Si le quedaba alguna duda, se había disipado, definitivamente pasaría la noche allí y continuaría el viaje por la mañana. Tomó el desvío para entrar en una carretera de mala muerte llena de baches y al salir de una curva apareció ante él la baja edificación de las habitaciones coronada con un letrero luminoso que rezaba «Hostal Vanhttos»; y detrás de esta, un viejo y enorme caserón del mismo estilo que el complejo de habitaciones.
Norman Bates y Psicosis fueron las primeras imágenes que llegaron a su mente al ver el conjunto de edificaciones del hostal.
—No seas paranoico —se dijo a sí mismo volviendo a hablar solo, una costumbre que había adquirido por pasar tantas horas viajando sin compañía.
Mientras aparcaba delante de la oficina, se percató de que no había ningún otro coche en el aparcamiento, y eso le hizo imaginar todo tipo de cosas, y no precisamente agradables. Pero también era consciente de que la tormenta y la noche cerrada lo hacía todo más lúgubre; seguramente por la mañana, con la luz del sol, ese lugar hasta sería acogedor.
Con la maleta en la mano, salió corriendo desde el coche hasta el porche techado, aunque esos pocos metros bastaron para acabar empapado.

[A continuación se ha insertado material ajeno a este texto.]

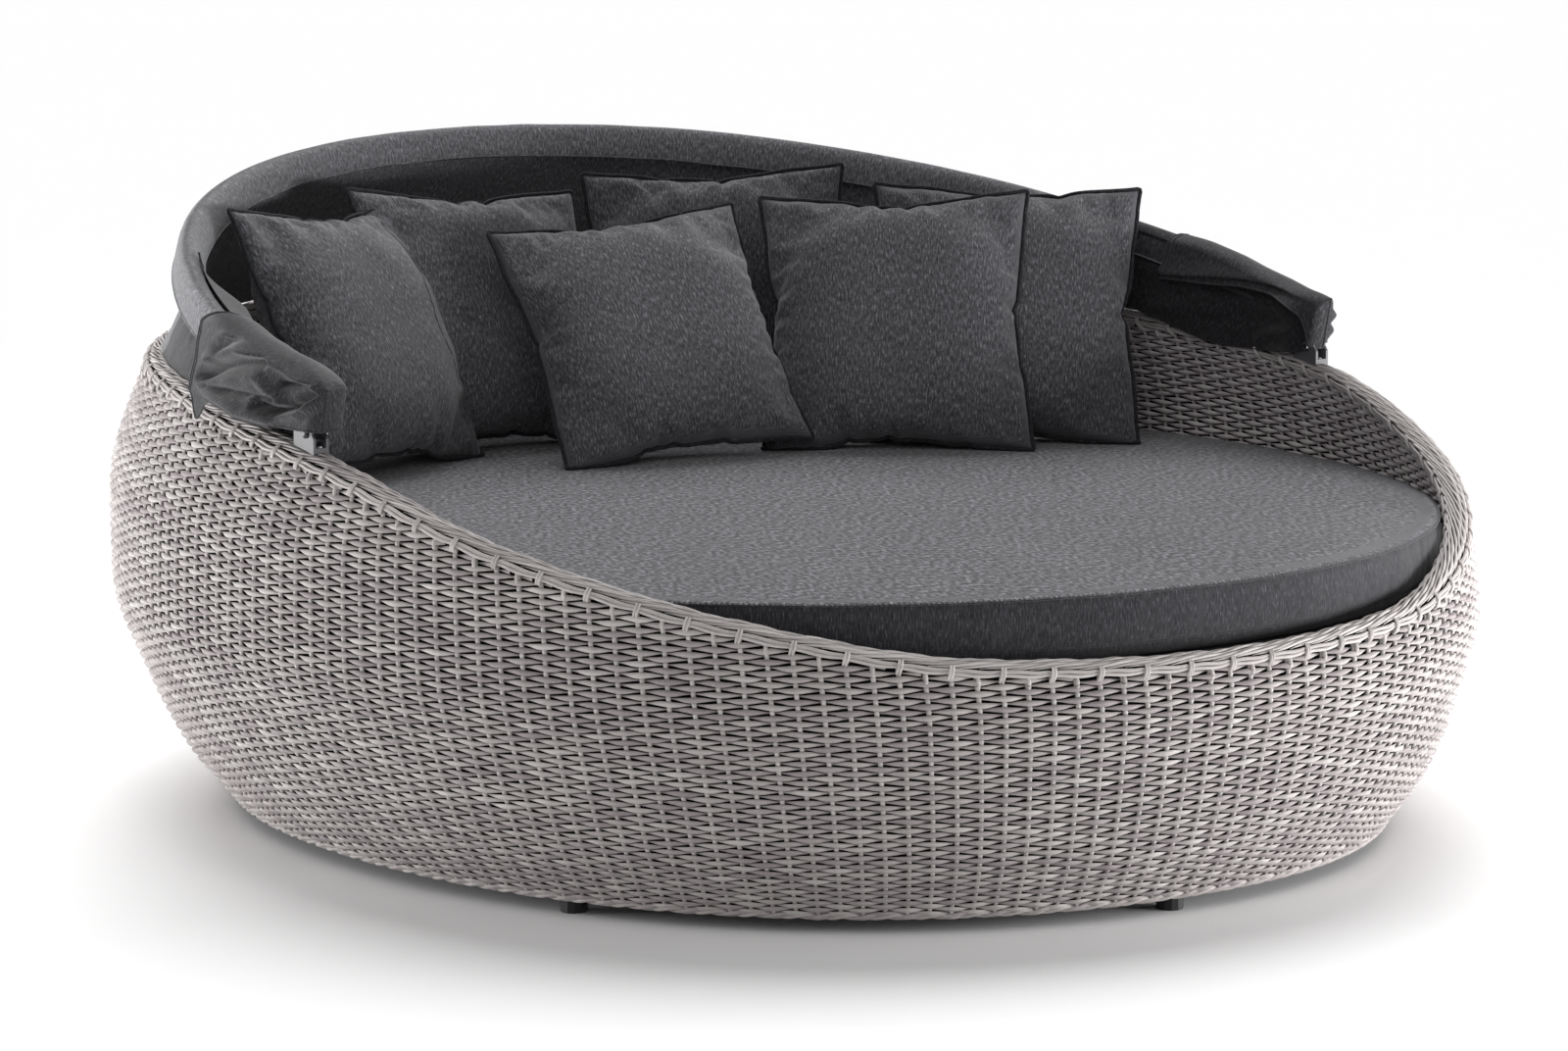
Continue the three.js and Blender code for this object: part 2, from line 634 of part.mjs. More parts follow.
// A round-headed bolt along X: head on the outer end
function bolt(diameter, headWide, headHigh, length, sides) {
  const r = diameter / 2;
  const h = headWide / 2;
  const outlinePoints = [[0, 0], [r, 0], [r, length], [h, length], [h, length + headHigh / 2],
    [h / 2, length + headHigh], [0, length + headHigh]];
  return new THREE.LatheGeometry(outlinePoints.map(([x, y]) => new THREE.Vector2(x, y)), sides);
}

function hexNut() {
  const shape = new THREE.Shape(Array.from({ length: 6 }, (_, i) => (
    new THREE.Vector2(1, 0).rotateAround(new THREE.Vector2(), (i / 3) * Math.PI).multiplyScalar(NUT_WIDE / 2))));
  shape.holes.push(new THREE.Path().absarc(0, 0, BOLT / 2 + CLEAR / 2, 0, 2 * Math.PI, true));
  return new THREE.ExtrudeGeometry(shape, { depth: NUT_HIGH, bevelEnabled: false, curveSegments: 6 });
}

function hinges() {
  const inner = 1.5 * STACK_PITCH - WASHER / 2 + CLEAR / 2;
  const outer = inner + EAR;
  for (const [name, side] of [["left", -1], ["right", 1]]) {
    add(`hinge_bracket_${name}`, bracket(side), "frame");
    const reach = outer + CLEAR;
    const shank = 2 * reach + NUT_HIGH + CLEAR;
    const pin = bolt(BOLT, BOLT_HEAD, BOLT_HEAD_HIGH, shank, 14).rotateZ(-side * Math.PI / 2);
    add(`pivot_bolt_${name}`, pin.translate(side * (HINGE_X + reach - shank), -HINGE_FORWARD, PIVOT_Z), "steel");
    const nut = hexNut().rotateY(Math.PI / 2);
    const nutX = side > 0 ? HINGE_X - reach - NUT_HIGH : -HINGE_X + reach;
    add(`lock_nut_${name}`, nut.translate(nutX, -HINGE_FORWARD, PIVOT_Z), "steel");
    [-0.5, 0.5].forEach((k, i) => {
      const ring = new THREE.Shape().absarc(0, 0, WASHER_WIDE / 2, 0, 2 * Math.PI, false);
      ring.holes.push(new THREE.Path().absarc(0, 0, BOLT / 2 + BOLT_PLAY, 0, 2 * Math.PI, true));
      const washer = sidePlate(ring, WASHER, side * (HINGE_X + k * STACK_PITCH));
      add(`leaf_washer_${name}_${i + 1}`, washer, "plastic");
    });
    const stay = sidePoint(side * HINGE_X, STAY_BACK, 0);
    const stayLong = EAR + 2 * CLEAR + LEAF / 2;
    const screw = bolt(SCREW, SCREW_HEAD, SCREW_HEAD_HIGH, stayLong, 8).rotateZ(side * Math.PI / 2);
    add(`stay_screw_${name}`, screw.translate(stay.x - side * (outer + CLEAR - stayLong), stay.y, stay.z), "steel");
  }
  screwPlaces.forEach(([x, y], i) => {
    const screw = bolt(SCREW, SCREW_HEAD, SCREW_HEAD_HIGH, screwLong, 8).rotateX(Math.PI / 2);
    add(`bracket_screw_${i + 1}`, screw.translate(x, y, PIVOT_Z - SLOT_DROP + CLEAR - screwLong), "steel");
  });
}

// A sheet whose section is given by places [outward, n] on a bow's curve, thickened by CLOTH
function sheetOnBow(curve, places, from, to, steps) {
  const list = Array.from({ length: steps + 1 }, (_, i) => {
    const u = lerp(from, to, i / steps);
    const centre = curve.getPointAt(u);
    const out = outward(curve, u);
    const line = places(u, i);
    const face = (grow) => line.map(([o, n], j) => {
      const before = line[Math.max(j - 1, 0)];
      const after = line[Math.min(j + 1, line.length - 1)];
      const way = new THREE.Vector2(after[0] - before[0], after[1] - before[1]).normalize();
      return centre.clone().addScaledVector(out, o - way.y * grow).addScaledVector(square, n + way.x * grow);
    });
    return [...face(CLOTH / 2), ...face(-CLOTH / 2).reverse()];
  });
  return rings(list, false);
}

// Where the panels and the sleeve start, as a share of a bow's length
const foldShare = 0.112;

// Canopy panels hang in loops inside the folded bows; the sleeve is pulled over the front bow
const loopShares = [[0, 0.1], [0.4, 0.2], [0.9, 0.3], [0.9, 0.58], [0.4, 0.68], [0, 0.78]];

function panel(k) {
  const start = BOW_TUBE / 2 + CLOTH / 2 + CLEAR;
  return sheetOnBow(bowCurve(k), (u) => {
    const deep = LOOP * Math.sin(Math.PI * u) ** 2;
    return loopShares.map(([inside, up]) => [-start - inside * deep, up * BOW_PITCH]);
  }, foldShare, 1 - foldShare, 24);
}

// The sleeve's section: inner hem, over the tube, and down to the outer hem, in shares of the gap round the tube
const sleeveShares = [[-1, -0.17], [-1, 0.55], [-0.5, 1], [0.5, 1]];

function sleeve() {
  const gap = BOW_TUBE / 2 + CLOTH + CLEAR;
  const over = sleeveShares.map(([o, n]) => [gap * o, gap * n]);
  const outer = [[gap + CLOTH, gap / 2], [gap + 2 * CLOTH, -SLEEVE_HANG / 2], [gap + 2 * CLOTH, -SLEEVE_HANG]];
  return sheetOnBow(bowCurve(2), () => [...over, ...outer], foldShare, 1 - foldShare, 28);
}

// The skirt closes the gap between the fixed bow and the rim behind the seat
const skirtShare = 0.12;

function skirt() {
  const curve = bowCurve(0);
  const steps = 48;
  const rows = 3;
  const list = Array.from({ length: steps + 1 }, (_, i) => {
    const u = lerp(skirtShare, 1 - skirtShare, i / steps);
    const top = curve.getPointAt(u).addScaledVector(square, -BOW_TUBE / 2 - CLOTH / 2 - CLEAR);
    const o = outline(RIM_BACK, WALL / 2);
    const turn = Math.atan2(top.x / o.half, -top.y / (top.y > 0 ? o.back : o.front));
    const foot = wallPoint(turn, rimTop(turn), WALL / 2).setZ(rimTop(turn) + CLEAR + CLOTH / 2);
    const out = curve.getTangentAt(u).cross(top.clone().sub(foot)).normalize();
    const face = (grow) => Array.from({ length: rows + 1 }, (_, j) => {
      const p = top.clone().lerp(foot, j / rows);
      const wave = SKIRT_WAVE * Math.sin(Math.PI * j / rows) * Math.cos(Math.PI * i);
      return p.addScaledVector(out, wave + grow);
    });
    return [...face(CLOTH / 2), ...face(-CLOTH / 2).reverse()];
  });
  return rings(list, false);
}

// Width of the roof of the gathered cloth, as a share of the whole
const gatherRoofShare = 0.6;

// Gathered cloth over each hinge: a hood over the bow legs that hangs on both sides of them
function gather(side) {
  const curve = bowCurve(2);
  const whole = curve.getLength();
  const reach = GATHER_LONG / whole;
  const [from, to] = side > 0 ? [0.001, reach] : [1 - reach, 0.999];
  const roof = BOW_TUBE / 2 + CLOTH / 2 + CLEAR;
  return sheetOnBow(curve, (u, i) => {
    const wave = GATHER_WAVE * Math.cos(Math.PI * i);
    const low = -GATHER_HANG - wave;
    const flat = GATHER_WIDE * gatherRoofShare;
    return [[-GATHER_WIDE, low], [-GATHER_WIDE - wave, low / 2], [-GATHER_WIDE + wave / 2, 0], [-flat, roof],
      [flat, roof], [GATHER_WIDE + wave / 2, 0], [GATHER_WIDE - wave, low / 2], [GATHER_WIDE, low]];
  }, from, to, 11);
}

function fabrics() {
  add("canopy_rear_panel", panel(0), "fabric");
  add("canopy_front_panel", panel(1), "fabric");
  add("bow_sleeve", sleeve(), "fabric");
  add("rear_skirt", skirt(), "fabric");
  add("canopy_gather_left", gather(-1), "fabric");
  add("canopy_gather_right", gather(1), "fabric");
}

frame();
deck();
add("mattress", mattress(), "seat");
cushions();
bows();
hinges();
fabrics();

export default daybed;
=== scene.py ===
import math

import bpy
import numpy as np
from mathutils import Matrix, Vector
from mathutils.bvhtree import BVHTree


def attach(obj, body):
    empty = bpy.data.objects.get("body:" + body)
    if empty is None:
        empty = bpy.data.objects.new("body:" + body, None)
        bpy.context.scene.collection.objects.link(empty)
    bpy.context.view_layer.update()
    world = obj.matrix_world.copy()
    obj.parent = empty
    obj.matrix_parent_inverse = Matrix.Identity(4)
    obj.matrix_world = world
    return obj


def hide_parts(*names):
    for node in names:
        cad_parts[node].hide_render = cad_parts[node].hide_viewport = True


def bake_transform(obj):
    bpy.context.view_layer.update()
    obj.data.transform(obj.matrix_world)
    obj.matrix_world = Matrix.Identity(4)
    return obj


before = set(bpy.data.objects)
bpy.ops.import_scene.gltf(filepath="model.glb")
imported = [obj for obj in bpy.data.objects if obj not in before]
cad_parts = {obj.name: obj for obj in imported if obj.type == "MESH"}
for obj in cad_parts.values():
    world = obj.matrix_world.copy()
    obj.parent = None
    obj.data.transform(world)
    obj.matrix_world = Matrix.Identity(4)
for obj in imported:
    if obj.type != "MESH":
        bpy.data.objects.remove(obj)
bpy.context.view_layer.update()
scene = bpy.context.scene

# The camera stands where the photograph was taken from
CAMERA_PLACE = (-4.5379, -6.6550, 1.6632)
CAMERA_DOWN, CAMERA_TURN = 0.1535, -0.5968
LENS, SENSOR = 123.63, 36
PHOTO_SIZE = (1600, 1072)
camera_data = bpy.data.cameras.new("camera")
camera_data.sensor_width = SENSOR
camera_data.lens = LENS
camera_data.clip_end = 200
camera = bpy.data.objects.new("camera", camera_data)
scene.collection.objects.link(camera)
camera.location = CAMERA_PLACE
camera.rotation_euler = (math.pi / 2 - CAMERA_DOWN, 0, CAMERA_TURN)
scene.camera = camera
scene.view_settings.view_transform = "Standard"

# Sizes that part.mjs also has, in metres
SHELL_HALF = 0.977
RIM_FRONT, RIM_BACK = 0.379, 0.700
DEPTH_SHARE, LEAN_SHARE, LEAN_LEVEL = 1.11, 0.22, 0.314 * 0.7
PLAN_POWER = 2.1
WALL = 0.031
DECK_TOP = 0.369
SEAT = 0.4733
MATTRESS = dict(half=0.930, front=0.992, back=1.050)
HINGE_FORWARD = 0.138
PIVOT_Z = 0.6441
HINGE_X = 0.9019
FOLD_TILT = math.radians(12.7)
BOW_HEIGHTS = (0.026, 0.044, 0.062)
LEAF_X = (HINGE_X - 0.0059, HINGE_X, HINGE_X + 0.0059)
BOW_BULGE, BOW_DEPTH, BOW_POWER = 0.014, 1.107, 2.13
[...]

Entró en la oficina farfullando una maldición, no obstante, las sonrisas y la cálida bienvenida de la pareja de mediana edad que le saludaban desde detrás del mostrador hizo que su mal humor se suavizara un poco. Aunque pronto volvió a incrementar por la insistencia de Ritta, la encargada del hostal, en intentar mantener una apasionada charla sobre las inclemencias climatológicas mientras formalizaban el papeleo y el pago de la habitación. Darío asentía y comentaba alguna que otra frase típica por educación, estaba claro que no tenía ganas de hablar, menos porque le costaba entenderla con el marcado acento extranjero que tenía.

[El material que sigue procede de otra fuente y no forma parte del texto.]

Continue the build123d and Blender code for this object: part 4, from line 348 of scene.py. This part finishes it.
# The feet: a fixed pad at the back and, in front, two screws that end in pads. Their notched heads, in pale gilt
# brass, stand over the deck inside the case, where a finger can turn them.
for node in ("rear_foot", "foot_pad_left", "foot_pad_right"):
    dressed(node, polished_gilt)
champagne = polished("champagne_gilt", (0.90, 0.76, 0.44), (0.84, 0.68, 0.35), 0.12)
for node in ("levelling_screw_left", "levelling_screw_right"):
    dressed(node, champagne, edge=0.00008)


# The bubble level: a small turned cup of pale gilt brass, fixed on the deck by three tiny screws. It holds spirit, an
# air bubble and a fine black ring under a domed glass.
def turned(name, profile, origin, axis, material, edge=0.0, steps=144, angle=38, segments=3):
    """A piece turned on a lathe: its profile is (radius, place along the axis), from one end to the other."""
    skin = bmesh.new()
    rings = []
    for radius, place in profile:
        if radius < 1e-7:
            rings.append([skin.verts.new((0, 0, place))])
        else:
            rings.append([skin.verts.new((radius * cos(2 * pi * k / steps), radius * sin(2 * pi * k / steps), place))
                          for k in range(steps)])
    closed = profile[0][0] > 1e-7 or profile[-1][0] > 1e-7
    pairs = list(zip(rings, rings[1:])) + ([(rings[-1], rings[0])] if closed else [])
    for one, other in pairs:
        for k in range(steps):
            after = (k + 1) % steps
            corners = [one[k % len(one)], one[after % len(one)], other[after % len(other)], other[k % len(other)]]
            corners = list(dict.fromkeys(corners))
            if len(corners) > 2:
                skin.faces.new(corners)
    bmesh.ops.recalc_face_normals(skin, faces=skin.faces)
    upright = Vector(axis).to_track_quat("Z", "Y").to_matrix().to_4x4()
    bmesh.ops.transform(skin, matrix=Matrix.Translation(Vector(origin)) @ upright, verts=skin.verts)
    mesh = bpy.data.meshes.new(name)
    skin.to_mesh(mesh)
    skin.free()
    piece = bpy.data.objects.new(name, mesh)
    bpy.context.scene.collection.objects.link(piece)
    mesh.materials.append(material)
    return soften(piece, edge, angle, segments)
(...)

Finalmente le dio la llave y le indicó cuál era su habitación, y Klauss, el marido de Ritta, se ofreció a acompañarle y llevarle el equipaje. Declinando la oferta amablemente, se dirigió a la habitación, la última puerta que se veía en el porche, aunque antes de llegar vio unas máquinas expendedoras. A falta de un bar o una cafetería cercana, la cena consistiría en un refresco y un sándwich de la máquina, que quién sabría cuánto tiempo llevarían allí y en qué condiciones estarían, pero la otra opción era una chocolatina con el envoltorio roto y medio derretida.
Llegó a la habitación y desde la puerta se quedó observándola, evidentemente no era un palacio, pero al menos parecía limpia, más que otros lugares donde se había alojado. Una cama, una mesilla de noche, una lámpara de pie, una silla forjada, una cómoda antigua y un televisor era todo el mobiliario que había en la habitación. También había una puerta en la pared de enfrente, el baño. Y luego estaban los cuadros, varios paisajes de montañas y bosques, al menos no eran bodegones.
«¿Por qué a todo el mundo le da por pintar frutas en una mesa? Eso es algo que nunca llegaré a entender», pensó Darío recordando los cuadros de los muchos hostales en los que había estado por su trabajo itinerante.